Solution: The formula for the regression line is \(w = 5.38h - 190.21\). When the height \(h\) is \(70.5\), we get a weight of \(w=189\) pounds.

Note that the formula is reasonably good over a range of values but not good for all values.

Question:

What does our hurricane forecast model predict for our error in 2020?

Least squares

What makes the regression line better than some other line? It minimizes the total squared error.

More specifically, if we have observations \[(x_1, y_1),(x_2, y_2),\ldots,(x_n, y_n)\] and we assume that our model is \(Y=aX+b\), then the regression line chooses \(a\) and \(b\) so that \[(y_1-(ax_1+b))^2 + (y_2-(ax_2+b))^2 + \cdots + (y_n-(ax_n+b))^2\] is as small as possible.

Residuals

The terms \(y_i-(ax_i+b)\) are the called the residuals; they measure how far off our regression model is at the data points.

Often, examining the residuals of a scatter plot can be illuminating. Here are several scatter plots together with scatter plots of their residuals. The scatter plot on the left below looks slightly non-linear; the scatter plot of the residuals make this much more clear.

It can also be illuminating to look at a histogram of the residuals. The histogram below shows the distribution of the residuals for our weight estimate example. Since it appears to be normal, we can apply our knowledge of the normal distribution to obtain confidencde in our estimates.

When should we use linear regression?

We will learn quite a few techniques to analyze data this semester. It’s always good idea to think carefully about which technique you want to use and whether it’s genuinely applicable.
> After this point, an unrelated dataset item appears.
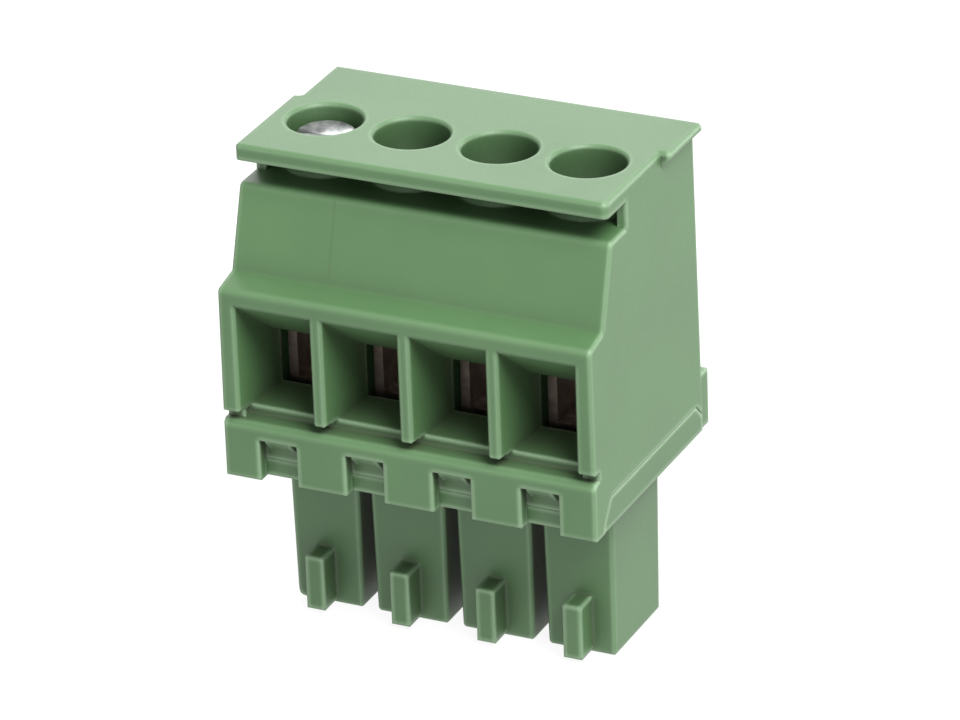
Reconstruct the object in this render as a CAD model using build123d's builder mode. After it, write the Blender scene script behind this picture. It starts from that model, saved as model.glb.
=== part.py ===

Conditions for linear regression:

First and foremost, linear regression might be useful if you want to understand the relationship between two numerical variables. Furthemore, the data should satisfy a few more conditions:

  • Linearity:
    The data should look approximately linear. If there is a nonlinear trend, a more advanced regression method should be applied.
  • Nearly normal residuals:
    Generally the residuals must be nearly normal.
  • Constant variability:
    The variability of points around the least squares line remains roughly constant.
  • Independent observations:
    Be particularly cautious with time series data, which are sequential observations. Such data are rarely independent.

Connection with correlation

It seems that correlation should be connected with slope - and it is, via the formula \[m = r\frac{s_y}{s_x}.\] Furthermore, the regression line should go through the point \((\bar{x},\bar{y})\). These formulae make it relatively easy to compute a regression line for given data.

Example

Suppose that \(X\) is a data set with mean \(90\) and standard deviation \(5\); \(Y\) is a data set with mean \(74\) and standard deviation \(4\). Furthermore, \(X\) and \(Y\) have a tight correlation of \(r=0.85\).

  • What is the regression line connecting \(Y\) to \(X\)?
  • What value of \(Y\) does the regression line predict if \(X=85\)?

Solution

We know the regression line has the form \(y=mx+b\). The slope is \[m = r\frac{s_y}{s_x} = 0.85 \times \frac{4}{5} = 0.68.\] We now know the regression line has the more specific form \(y=0.68x+b\). Once we know this, we can plug the means for \(X\) and \(Y\) to get \(b\): \[74 = 0.68 \times 90 + b, \] so \[b = 74 - 0.68 \times 90 = 12.8.\] Thus, the final equation of the line is \[y = 0.68x +12.8.\]

To solve the second part, we simply plug \(x=85\) into our formula for the line to find the corresponding value of \(y\).